[Given material]:

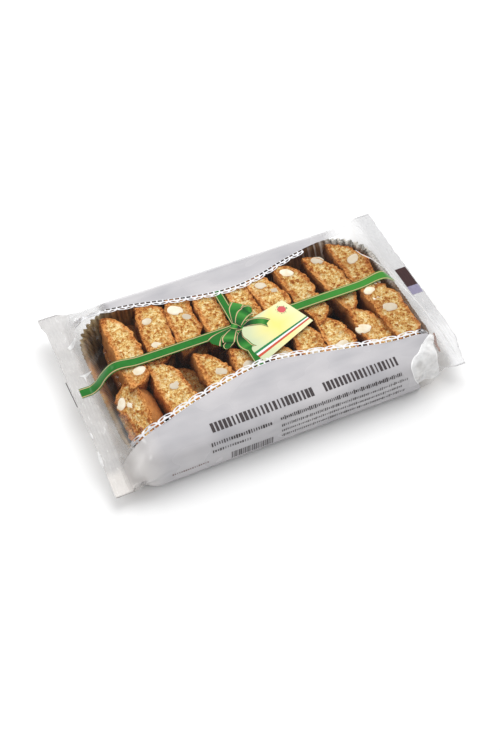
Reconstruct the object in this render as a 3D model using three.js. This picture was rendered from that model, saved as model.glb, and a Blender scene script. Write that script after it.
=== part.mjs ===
// A sealed tray pack of almond biscotti: clear film flow-wrapped round a shallow tray.
// The film is one closed bag, so it is one solid. A boxy body rises a little at both ends of the tray,
// falls over a shoulder at each end, and is pressed flat into two crimped seals at half its height.
// Units are millimetres. +X runs along the pack, +Y to its back, +Z up, and it lies on z = 0.
import * as THREE from "three";

// Driving dimensions of the body
const BODY_WIDTH = 144;
const BODY_OFFSET = -3.25; // the tray sits this far forward of the middle of the seals
const BODY_HEIGHT = 34.5;
const BELLY_HEIGHT = 17; // where the body is widest
const BASE_PRESS = 0.3; // how far the table flattens the base
const END_RISE = 2.6; // the end biscuits lift the film this much
const END_RISE_AT = 97; // distance of that rise from the middle
const END_RISE_RUN = 9;

// Driving dimensions of the seals
const SEAL_TO_SEAL = 258.6;
const SEAL_DEPTH = 11.3;
const SEAL_WIDTH = 151.5;
const SEAL_THICKNESS = 0.8;
const SEAL_HEIGHT = 19;
const BACK_LIFT = 1.5; // the back end of a seal stands a little higher
const FRONT_DROOP = { left: 9.5, right: 3 }; // and its front end hangs lower
const EAR = 2; // how far a corner of each seal sticks out
const EAR_WIDTH = 12;

// Where the body turns into the seals
const SHOULDER_RUN = 20; // length over which the top falls to the seal
const HEEL_RUN = 9; // length over which the base rises to it
const HEEL_CORNER_DELAY = 5; // the base's corners stay down a little longer
const FLARE_START = 80; // where the back wall begins to flare out to the seal's width
const TUCK_START = 86; // where the fold in the front wall's right end begins
const TUCK_DEPTH = 6;
const TUCK_HALF_HEIGHT = 10;

// The section is a superellipse, rounder above than below
const TOP_SQUARENESS = 4;
const BASE_SQUARENESS = 9;

// Mesh density
const AROUND = 72; // points round each section
const BODY_STEPS = 8; // sections on each half of the straight body
const SHOULDER_STEPS = 9;
const SEAL_STEPS = 2;
const TRACE = 4000; // fine points from which a section's even points are picked

const FILM_COLOUR = 0xe9e6e4;
const FILM_ROUGHNESS = 0.25;

const half = AROUND / 2;
const sealRoot = SEAL_TO_SEAL / 2 - SEAL_DEPTH;
const shoulderStart = sealRoot - SHOULDER_RUN;
const heelStart = sealRoot - HEEL_RUN;

const clamp01 = (value) => Math.min(1, Math.max(0, value));
const ease = (t) => (1 - Math.cos(Math.PI * clamp01(t))) / 2;
const mix = (a, b, share) => a + (b - a) * share;
const power = (value, exponent) => Math.sign(value) * Math.abs(value) ** exponent;

// One point of the body's section, at an angle that starts at the front and passes over the top.
function sectionPoint(angle) {
  const above = Math.sin(angle) >= 0;
  const exponent = 2 / (above ? TOP_SQUARENESS : BASE_SQUARENESS);
  const reach = above ? BODY_HEIGHT - BELLY_HEIGHT : BELLY_HEIGHT + BASE_PRESS;
  const y = (-BODY_WIDTH / 2) * power(Math.cos(angle), exponent);
  const z = BELLY_HEIGHT + reach * power(Math.sin(angle), exponent);
  return new THREE.Vector2(y, Math.max(0, z));
}

// Points spaced evenly along half of the section, from one side of the belly to the other.
function evenHalf(fromAngle) {
  const fine = Array.from({ length: TRACE + 1 }, (_, i) => sectionPoint(fromAngle + (Math.PI * i) / TRACE));
  const lengths = [0];
  for (let i = 1; i <= TRACE; i++) lengths.push(lengths[i - 1] + fine[i].distanceTo(fine[i - 1]));
  const points = [];
  let at = 0;
  for (let k = 0; k < half; k++) {
    const wanted = (lengths[TRACE] * k) / half;
    while (lengths[at + 1] < wanted) at++;
    const share = (wanted - lengths[at]) / (lengths[at + 1] - lengths[at]);
    points.push(fine[at].clone().lerp(fine[at + 1], share));
  }
  return points;
}

const topHalf = evenHalf(0);
const baseHalf = evenHalf(Math.PI);

// The flat seal's point that the k-th point of the body's section runs out to.
function sealPoint(side, k) {
  const above = k < half;
  const face = above ? 1 : -1;
  const y = face * ((k % half) / half - 0.5) * SEAL_WIDTH;
  const lift = BACK_LIFT * ease((y - 30) / (SEAL_WIDTH / 2 - 30));
  const droop = (side < 0 ? FRONT_DROOP.left : FRONT_DROOP.right) * ease((-y - 28) / (SEAL_WIDTH / 2 - 28));
  return new THREE.Vector2(y, SEAL_HEIGHT + lift - droop + (face * SEAL_THICKNESS) / 2);
}

// How much of the way from body to seal a point of the section has gone, sideways and in height.
function passage(out, point, above) {
  const corner = ease((Math.abs(point.x) - 40) / 30);
  const shoulder = clamp01((out - shoulderStart) / SHOULDER_RUN);
  const back = point.x > 0 ? corner : 0;
  const flare = back > 0 ? clamp01((out - FLARE_START) / (sealRoot - FLARE_START)) : shoulder;
  const delay = HEEL_CORNER_DELAY * corner;
  const fall = ease(shoulder ** (1.2 + 1.6 * back));
  const rise = ease((out - heelStart - delay) / (HEEL_RUN - delay));
  return { sideways: mix(ease(shoulder), ease(flare), back), upward: above ? fall : rise };
}

// How far the front wall folds in beside the right seal.
function tuck(x, point) {
  if (x < TUCK_START || point.x > -BODY_WIDTH * 0.4) return 0;
  const along = clamp01((x - TUCK_START) / (sealRoot - TUCK_START));
  const height = Math.exp(-(((point.y - BELLY_HEIGHT) / TUCK_HALF_HEIGHT) ** 2));
  return TUCK_DEPTH * Math.sin(Math.PI * along ** 0.7) ** 2 * height;
}

// The k-th point of the bag's section at x.
function bagPoint(x, k) {
  const side = Math.sign(x);
  const out = Math.abs(x);
  const above = k < half;
  const body = above ? topHalf[k] : baseHalf[k - half];
  const seal = sealPoint(side, k);
  const { sideways, upward } = passage(out, body, above);
  const inside = clamp01((BODY_WIDTH / 2 - Math.abs(body.x)) / 30);
  const bump = above ? END_RISE * inside * Math.exp(-(((out - END_RISE_AT) / END_RISE_RUN) ** 2)) : 0;
  const ear = EAR * ease((-side * seal.x - SEAL_WIDTH / 2 + EAR_WIDTH + 4) / EAR_WIDTH);
  return new THREE.Vector3(
    x + side * ear * clamp01((out - sealRoot) / SEAL_DEPTH),
    mix(body.x + BODY_OFFSET, seal.x, sideways) + tuck(x, body),
    mix(body.y + bump, seal.y, upward),
  );
}

// Where the sections lie along the pack, from its left seal to its right one.
function stations() {
  const right = [];
  for (let i = 1; i <= BODY_STEPS; i++) right.push((shoulderStart * i) / BODY_STEPS);
  for (let i = 1; i <= SHOULDER_STEPS; i++) right.push(shoulderStart + (SHOULDER_RUN * i) / SHOULDER_STEPS);
  for (let i = 1; i <= SEAL_STEPS; i++) right.push(sealRoot + (SEAL_DEPTH * i) / SEAL_STEPS);
  return [...right.map((x) => -x).reverse(), 0, ...right];
}

// Triangles that close one end of the bag, from the seal's upper face to its lower one.
function endFaces(firstIndex, turned) {
  const faces = [];
  const add = (a, b, c) => {
    const corners = [a, b, c].map((k) => firstIndex + (k % AROUND));
    faces.push(...(turned ? corners.reverse() : corners));
  };
  for (let k = 0; k < half; k++) {
    if (k < half - 1) add(k, k + 1, AROUND - k - 1);
    if (k > 0) add(k, AROUND - k - 1, AROUND - k);
  }
  return faces;
}

// Skins the sections into one closed mesh.
function bagGeometry() {
  const places = stations();
  const positions = [];
  for (const x of places) {
    for (let k = 0; k < AROUND; k++) positions.push(...bagPoint(x, k).toArray());
  }
  const faces = [];
  for (let station = 0; station < places.length - 1; station++) {
    for (let k = 0; k < AROUND; k++) {
      const [a, b] = [station * AROUND + k, station * AROUND + ((k + 1) % AROUND)];
      faces.push(a, a + AROUND, b + AROUND, a, b + AROUND, b);
    }
  }
  faces.push(...endFaces(0, false), ...endFaces((places.length - 1) * AROUND, true));
  const geometry = new THREE.BufferGeometry();
  geometry.setAttribute("position", new THREE.Float32BufferAttribute(positions, 3));
  geometry.setIndex(faces);
  geometry.computeVertexNormals();
  return geometry;
}

const film = new THREE.MeshStandardMaterial({
  color: FILM_COLOUR,
  roughness: FILM_ROUGHNESS,
  metalness: 0,
});
const bag = new THREE.Mesh(bagGeometry(), film);
bag.name = "film_bag";

const pack = new THREE.Group();
pack.add(bag);
export default pack;
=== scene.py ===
# %% [markdown]
# # A tray pack of almond biscotti
#
# On the real object a clear film bag, pressed flat into a seal at each end, is wrapped round a shallow
# pleated tray of gold board. Two layers of sliced almond biscuits fill the tray. White bands with a lace
# edge, a green ribbon with a bow, a cream tag and some dark print are printed on the film.
#
# The CAD model is one closed solid with the film's outer shape. This script keeps that shape as a
# formula, makes the film and its print on it, and puts the tray and the biscuits inside.

# %% Open the frame
import itertools
import math

import bmesh
import bpy
import numpy as np
from mathutils import Matrix, Vector


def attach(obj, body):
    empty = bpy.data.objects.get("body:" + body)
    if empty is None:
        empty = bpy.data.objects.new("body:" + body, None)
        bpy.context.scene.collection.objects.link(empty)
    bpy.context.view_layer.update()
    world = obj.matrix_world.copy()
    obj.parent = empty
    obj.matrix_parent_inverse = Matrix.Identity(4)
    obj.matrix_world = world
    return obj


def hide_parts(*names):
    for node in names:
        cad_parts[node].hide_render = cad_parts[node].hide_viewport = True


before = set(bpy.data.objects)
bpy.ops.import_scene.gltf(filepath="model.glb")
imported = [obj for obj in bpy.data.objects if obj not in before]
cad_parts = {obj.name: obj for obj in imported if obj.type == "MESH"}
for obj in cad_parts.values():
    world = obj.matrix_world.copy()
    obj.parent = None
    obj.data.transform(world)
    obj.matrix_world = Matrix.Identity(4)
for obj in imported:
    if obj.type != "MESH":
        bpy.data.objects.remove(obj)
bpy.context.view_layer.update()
MM = 0.001

# %% [markdown]
# ## The view and the light
#
# The pack lies on a white table and is seen from above its front left. Everything is pale, so the light
# has to be soft and wide. One big panel above and behind the pack lights the food and leaves the front
# wall in gentle shade. Gloss doesn't show it, because it would turn all the film over the food white.
# Two smaller panels, behind and on the left, give the film's edges their accents, and the white world
# fills the shadows. Standard colour management keeps white paper white.

# %% Camera
AIM = Vector((-15.5, -27.8, 20)) * MM
AZIMUTH, ELEVATION = math.radians(-24.2), math.radians(52.1)
DISTANCE = 735 * MM
LENS, SENSOR = 52.7, 36

scene = bpy.context.scene
scene.view_settings.view_transform = "Standard"
level = math.cos(ELEVATION)
backward = Vector((math.sin(AZIMUTH) * level, -math.cos(AZIMUTH) * level, math.sin(ELEVATION)))
camera = bpy.data.objects.new("camera", bpy.data.cameras.new("camera"))
camera.data.lens, camera.data.sensor_width = LENS, SENSOR
camera.location = AIM + backward * DISTANCE
camera.rotation_euler = backward.to_track_quat("Z", "Y").to_euler()
scene.collection.objects.link(camera)
scene.camera = camera

# %% Light panels and the white world
WORLD_STRENGTH = 0.5


def light_panel(name, place, size, power, mirrored=True):
    """A square area light at place, in metres, that faces the pack. Gloss may be told not to show it."""
    lamp = bpy.data.lights.new(name, "AREA")
    lamp.shape, lamp.size, lamp.energy = "SQUARE", size, power
    panel = bpy.data.objects.new(name, lamp)
    panel.location = place
    panel.rotation_euler = Vector(place).to_track_quat("Z", "Y").to_euler()
    panel.visible_glossy = mirrored
    scene.collection.objects.link(panel)


light_panel("panel_above", (0.45, 0.45, 1.3), 1.3, 19, mirrored=False)
light_panel("panel_back", (-0.8, 0.9, 1.0), 0.6, 3)
light_panel("panel_left", (-1.0, -0.4, 0.7), 0.5, 2.4)
world = bpy.data.worlds.new("white_room")
world.use_nodes = True
world.node_tree.nodes["Background"].inputs["Strength"].default_value = WORLD_STRENGTH
world.node_tree.nodes["Background"].inputs["Color"].default_value = (1, 1, 1, 1)
scene.world = world
print("camera", [round(c, 3) for c in camera.location])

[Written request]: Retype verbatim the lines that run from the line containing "const film = new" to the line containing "obj.matrix_world = world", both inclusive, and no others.

[Expected answer]:
const film = new THREE.MeshStandardMaterial({
  color: FILM_COLOUR,
  roughness: FILM_ROUGHNESS,
  metalness: 0,
});
const bag = new THREE.Mesh(bagGeometry(), film);
bag.name = "film_bag";

const pack = new THREE.Group();
pack.add(bag);
export default pack;
=== scene.py ===
# %% [markdown]
# # A tray pack of almond biscotti
#
# On the real object a clear film bag, pressed flat into a seal at each end, is wrapped round a shallow
# pleated tray of gold board. Two layers of sliced almond biscuits fill the tray. White bands with a lace
# edge, a green ribbon with a bow, a cream tag and some dark print are printed on the film.
#
# The CAD model is one closed solid with the film's outer shape. This script keeps that shape as a
# formula, makes the film and its print on it, and puts the tray and the biscuits inside.

# %% Open the frame
import itertools
import math

import bmesh
import bpy
import numpy as np
from mathutils import Matrix, Vector


def attach(obj, body):
    empty = bpy.data.objects.get("body:" + body)
    if empty is None:
        empty = bpy.data.objects.new("body:" + body, None)
        bpy.context.scene.collection.objects.link(empty)
    bpy.context.view_layer.update()
    world = obj.matrix_world.copy()
    obj.parent = empty
    obj.matrix_parent_inverse = Matrix.Identity(4)
    obj.matrix_world = world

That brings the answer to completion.